• [Aim]:
All of the data needs to be repeated exactly.

• [Dataset excerpt]:

#####

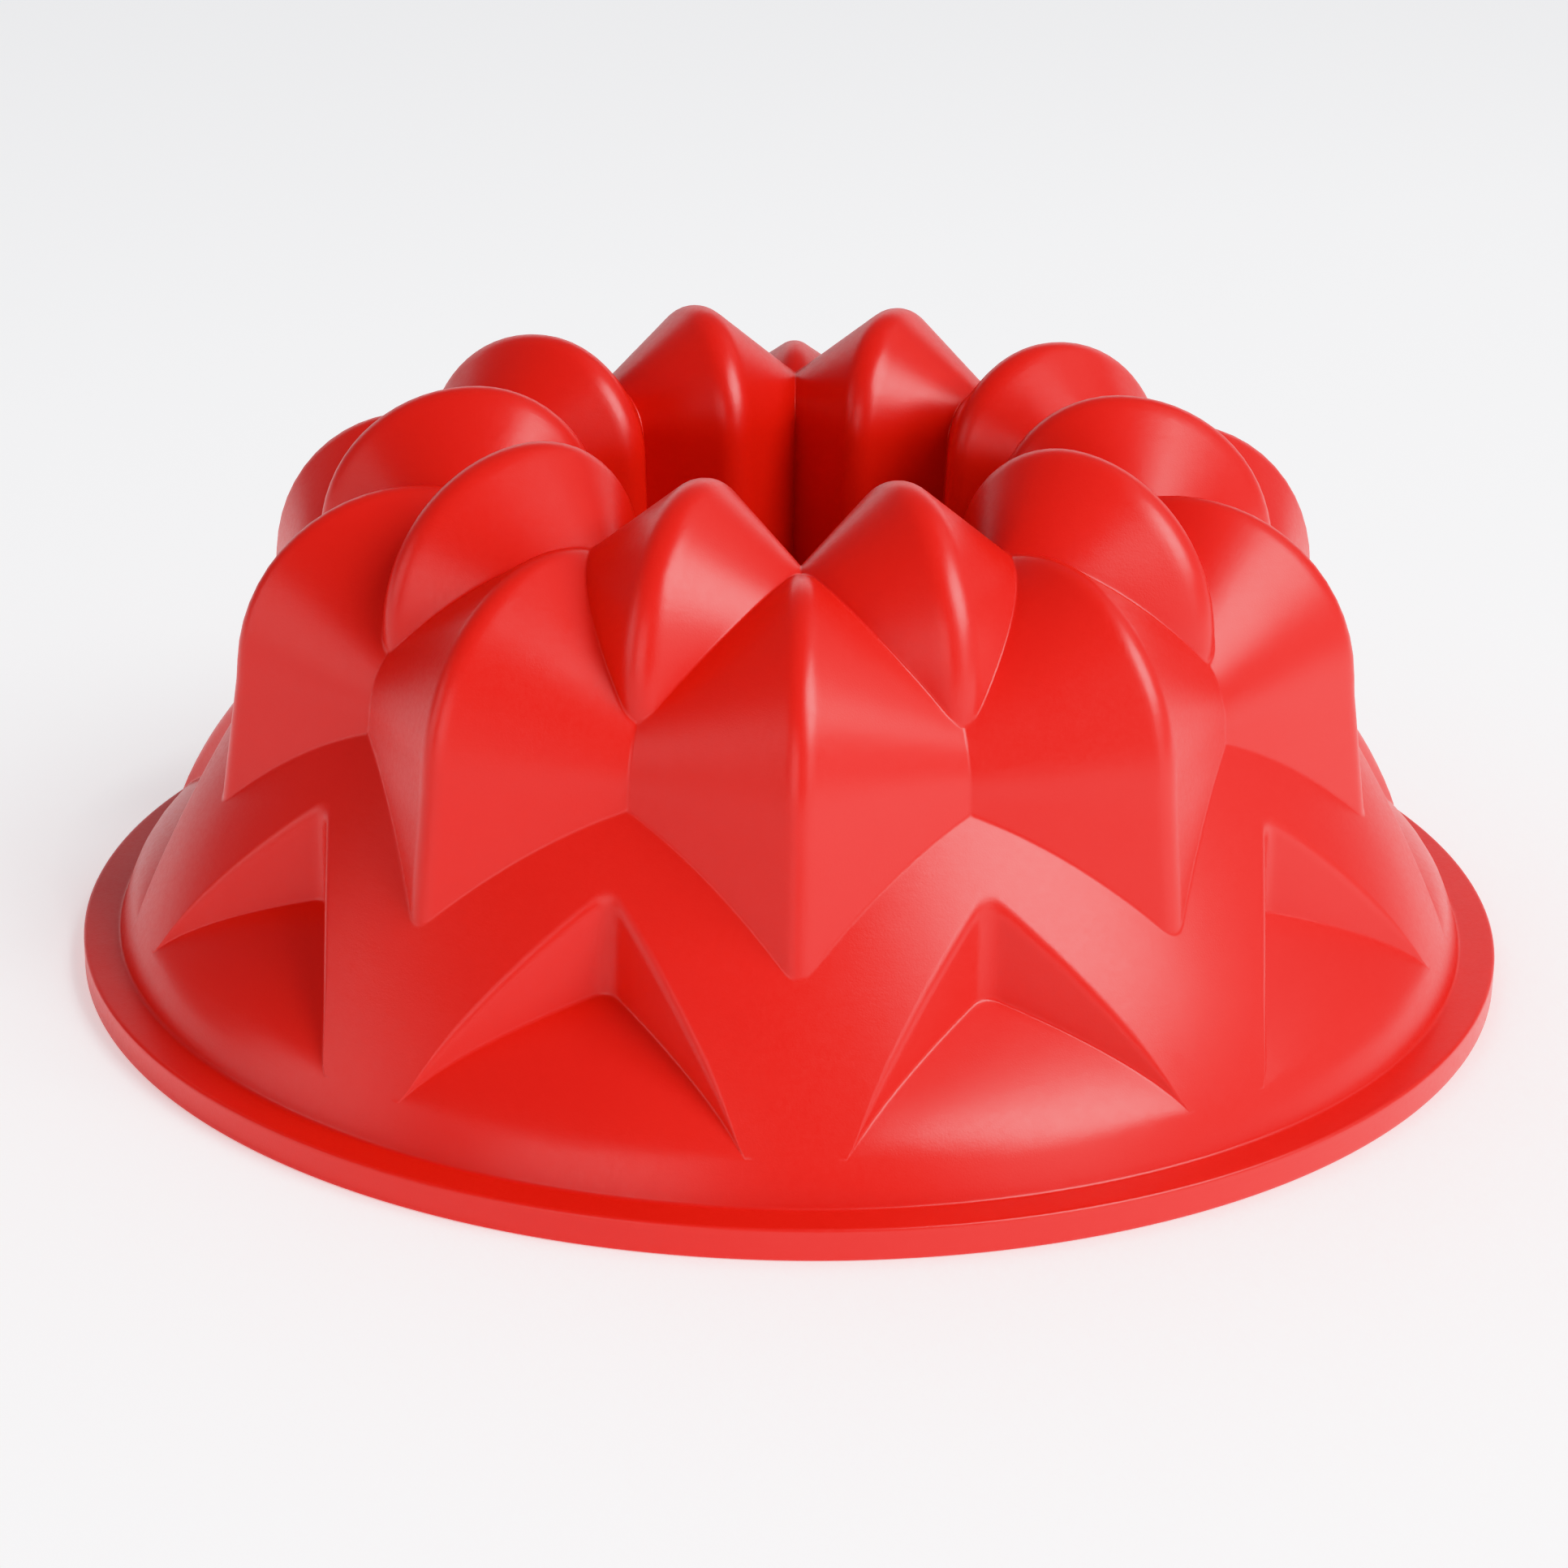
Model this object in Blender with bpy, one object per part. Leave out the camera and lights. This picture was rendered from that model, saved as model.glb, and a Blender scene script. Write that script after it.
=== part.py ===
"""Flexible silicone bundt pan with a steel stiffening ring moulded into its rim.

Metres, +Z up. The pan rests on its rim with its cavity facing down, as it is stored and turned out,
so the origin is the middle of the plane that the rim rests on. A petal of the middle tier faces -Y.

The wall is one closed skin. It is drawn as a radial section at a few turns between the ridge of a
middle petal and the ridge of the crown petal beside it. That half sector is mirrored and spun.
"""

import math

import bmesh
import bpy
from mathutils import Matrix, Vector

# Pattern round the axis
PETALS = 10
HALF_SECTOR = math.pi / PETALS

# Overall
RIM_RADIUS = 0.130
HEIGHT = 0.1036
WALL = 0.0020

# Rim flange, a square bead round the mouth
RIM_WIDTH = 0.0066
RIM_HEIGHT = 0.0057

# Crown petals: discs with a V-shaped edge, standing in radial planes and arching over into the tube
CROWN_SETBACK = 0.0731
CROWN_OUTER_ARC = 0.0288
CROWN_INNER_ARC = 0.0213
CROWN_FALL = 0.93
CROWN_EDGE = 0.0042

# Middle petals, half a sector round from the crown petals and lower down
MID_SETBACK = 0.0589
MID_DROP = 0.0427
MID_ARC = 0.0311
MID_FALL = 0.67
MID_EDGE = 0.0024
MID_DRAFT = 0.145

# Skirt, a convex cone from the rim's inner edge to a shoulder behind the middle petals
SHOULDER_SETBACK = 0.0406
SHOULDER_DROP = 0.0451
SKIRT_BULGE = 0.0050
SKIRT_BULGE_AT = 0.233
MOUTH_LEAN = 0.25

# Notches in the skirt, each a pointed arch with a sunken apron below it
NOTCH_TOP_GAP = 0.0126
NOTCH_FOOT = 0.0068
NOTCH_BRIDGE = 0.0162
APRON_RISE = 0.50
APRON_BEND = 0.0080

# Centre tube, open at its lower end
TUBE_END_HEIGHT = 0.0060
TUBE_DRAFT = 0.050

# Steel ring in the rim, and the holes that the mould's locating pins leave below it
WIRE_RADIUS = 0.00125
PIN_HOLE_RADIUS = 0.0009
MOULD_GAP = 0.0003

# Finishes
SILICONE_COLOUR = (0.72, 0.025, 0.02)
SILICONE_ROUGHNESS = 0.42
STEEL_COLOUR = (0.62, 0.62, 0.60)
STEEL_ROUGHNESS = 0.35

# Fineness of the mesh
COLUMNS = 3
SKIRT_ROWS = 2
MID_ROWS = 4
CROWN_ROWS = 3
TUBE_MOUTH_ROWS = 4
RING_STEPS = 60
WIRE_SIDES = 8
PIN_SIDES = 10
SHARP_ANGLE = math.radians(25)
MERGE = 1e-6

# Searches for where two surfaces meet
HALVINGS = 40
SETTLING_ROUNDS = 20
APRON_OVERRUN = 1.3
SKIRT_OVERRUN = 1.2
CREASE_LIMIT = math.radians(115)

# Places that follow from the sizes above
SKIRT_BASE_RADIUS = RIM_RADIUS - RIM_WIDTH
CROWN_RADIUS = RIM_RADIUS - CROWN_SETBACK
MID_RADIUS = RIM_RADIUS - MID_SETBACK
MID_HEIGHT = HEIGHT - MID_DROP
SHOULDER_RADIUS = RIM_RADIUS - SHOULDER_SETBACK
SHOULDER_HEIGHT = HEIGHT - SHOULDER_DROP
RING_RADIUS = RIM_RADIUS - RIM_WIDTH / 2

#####

• [Expected answer]:
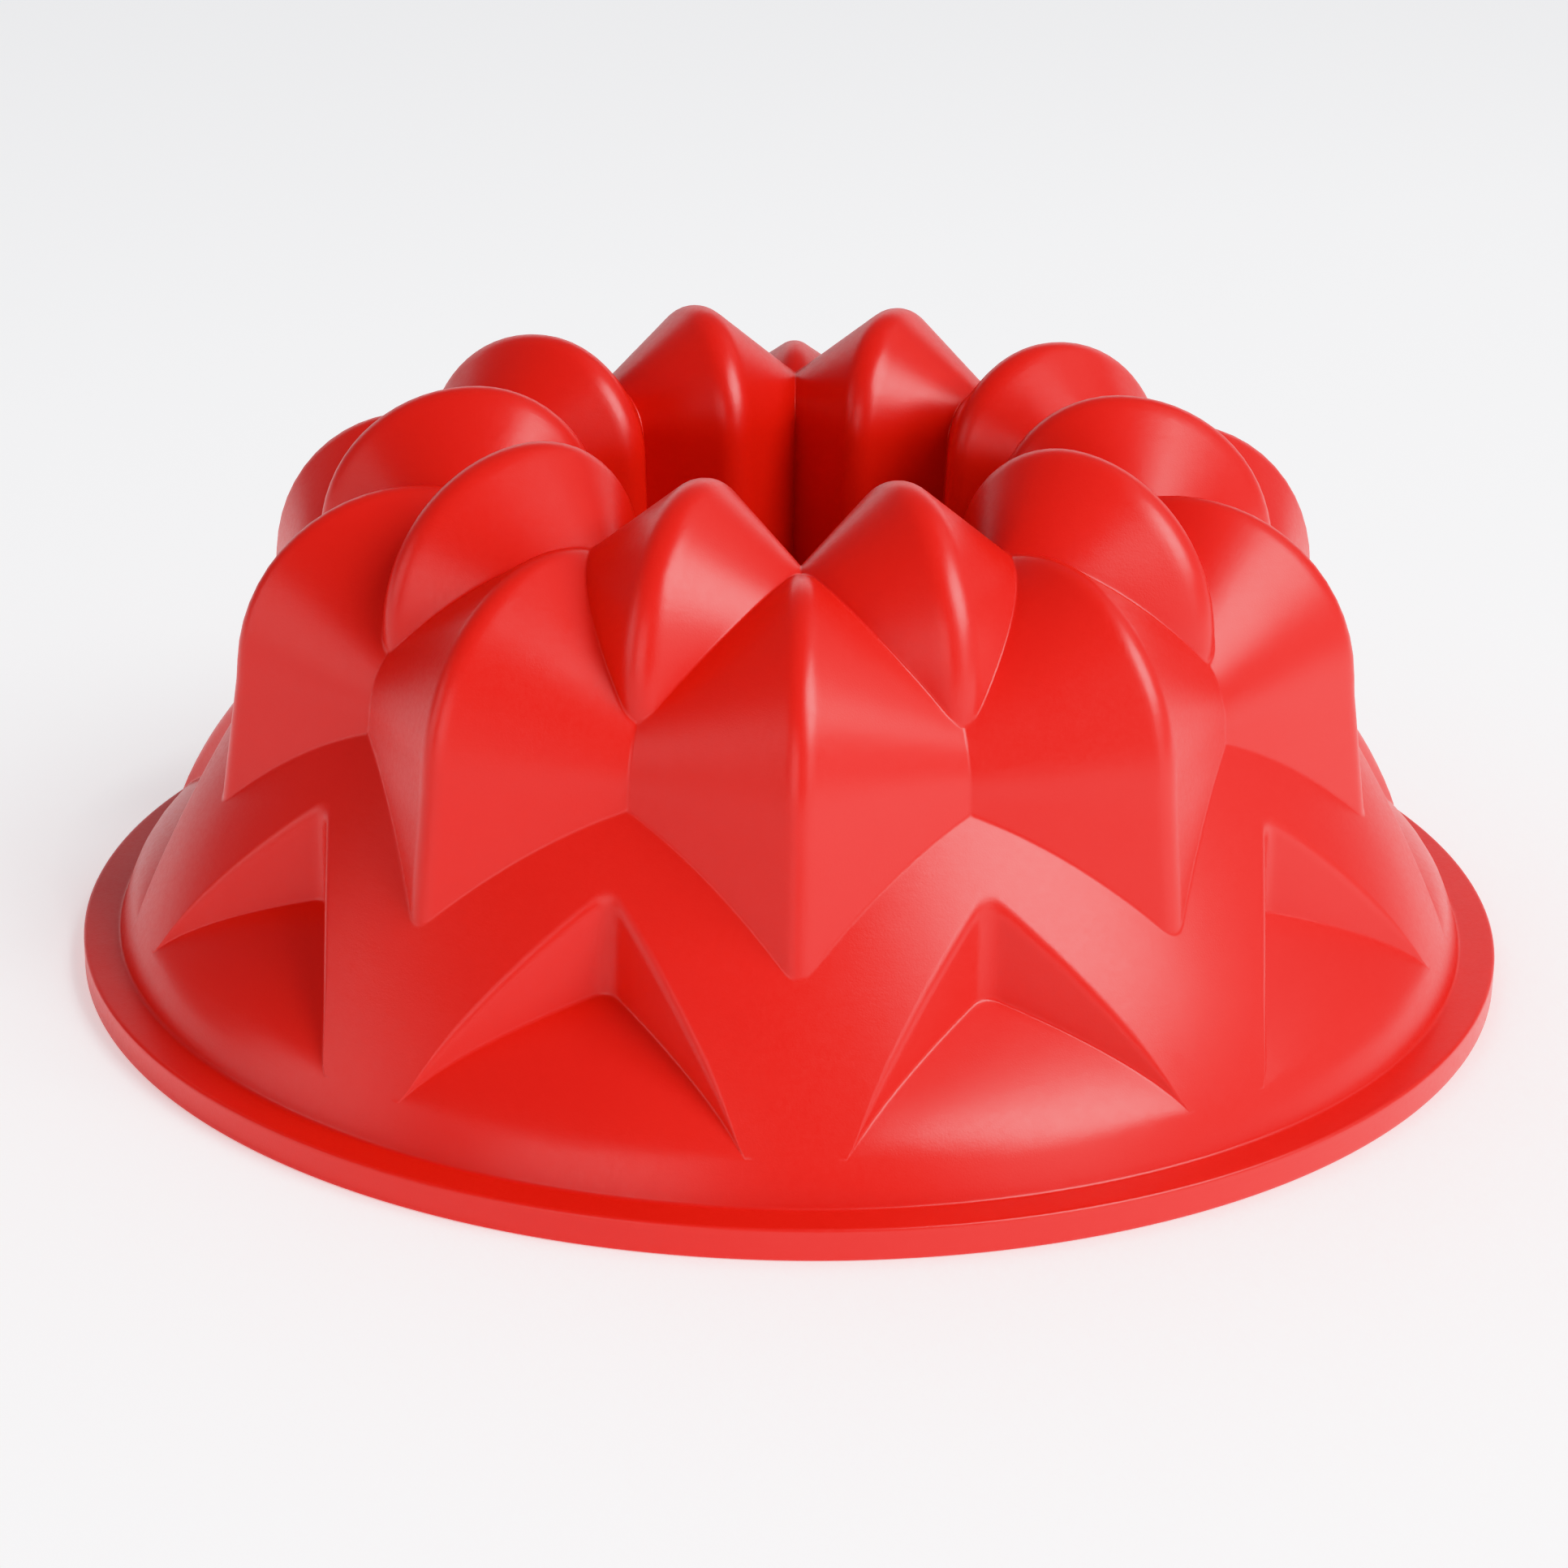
Model this object in Blender with bpy, one object per part. Leave out the camera and lights. This picture was rendered from that model, saved as model.glb, and a Blender scene script. Write that script after it.
=== part.py ===
"""Flexible silicone bundt pan with a steel stiffening ring moulded into its rim.

Metres, +Z up. The pan rests on its rim with its cavity facing down, as it is stored and turned out,
so the origin is the middle of the plane that the rim rests on. A petal of the middle tier faces -Y.

The wall is one closed skin. It is drawn as a radial section at a few turns between the ridge of a
middle petal and the ridge of the crown petal beside it. That half sector is mirrored and spun.
"""

import math

import bmesh
import bpy
from mathutils import Matrix, Vector

# Pattern round the axis
PETALS = 10
HALF_SECTOR = math.pi / PETALS

# Overall
RIM_RADIUS = 0.130
HEIGHT = 0.1036
WALL = 0.0020

# Rim flange, a square bead round the mouth
RIM_WIDTH = 0.0066
RIM_HEIGHT = 0.0057

# Crown petals: discs with a V-shaped edge, standing in radial planes and arching over into the tube
CROWN_SETBACK = 0.0731
CROWN_OUTER_ARC = 0.0288
CROWN_INNER_ARC = 0.0213
CROWN_FALL = 0.93
CROWN_EDGE = 0.0042

# Middle petals, half a sector round from the crown petals and lower down
MID_SETBACK = 0.0589
MID_DROP = 0.0427
MID_ARC = 0.0311
MID_FALL = 0.67
MID_EDGE = 0.0024
MID_DRAFT = 0.145

# Skirt, a convex cone from the rim's inner edge to a shoulder behind the middle petals
SHOULDER_SETBACK = 0.0406
SHOULDER_DROP = 0.0451
SKIRT_BULGE = 0.0050
SKIRT_BULGE_AT = 0.233
MOUTH_LEAN = 0.25

# Notches in the skirt, each a pointed arch with a sunken apron below it
NOTCH_TOP_GAP = 0.0126
NOTCH_FOOT = 0.0068
NOTCH_BRIDGE = 0.0162
APRON_RISE = 0.50
APRON_BEND = 0.0080

# Centre tube, open at its lower end
TUBE_END_HEIGHT = 0.0060
TUBE_DRAFT = 0.050

# Steel ring in the rim, and the holes that the mould's locating pins leave below it
WIRE_RADIUS = 0.00125
PIN_HOLE_RADIUS = 0.0009
MOULD_GAP = 0.0003

# Finishes
SILICONE_COLOUR = (0.72, 0.025, 0.02)
SILICONE_ROUGHNESS = 0.42
STEEL_COLOUR = (0.62, 0.62, 0.60)
STEEL_ROUGHNESS = 0.35

# Fineness of the mesh
COLUMNS = 3
SKIRT_ROWS = 2
MID_ROWS = 4
CROWN_ROWS = 3
TUBE_MOUTH_ROWS = 4
RING_STEPS = 60
WIRE_SIDES = 8
PIN_SIDES = 10
SHARP_ANGLE = math.radians(25)
MERGE = 1e-6

# Searches for where two surfaces meet
HALVINGS = 40
SETTLING_ROUNDS = 20
APRON_OVERRUN = 1.3
SKIRT_OVERRUN = 1.2
CREASE_LIMIT = math.radians(115)

# Places that follow from the sizes above
SKIRT_BASE_RADIUS = RIM_RADIUS - RIM_WIDTH
CROWN_RADIUS = RIM_RADIUS - CROWN_SETBACK
MID_RADIUS = RIM_RADIUS - MID_SETBACK
MID_HEIGHT = HEIGHT - MID_DROP
SHOULDER_RADIUS = RIM_RADIUS - SHOULDER_SETBACK
SHOULDER_HEIGHT = HEIGHT - SHOULDER_DROP
RING_RADIUS = RIM_RADIUS - RIM_WIDTH / 2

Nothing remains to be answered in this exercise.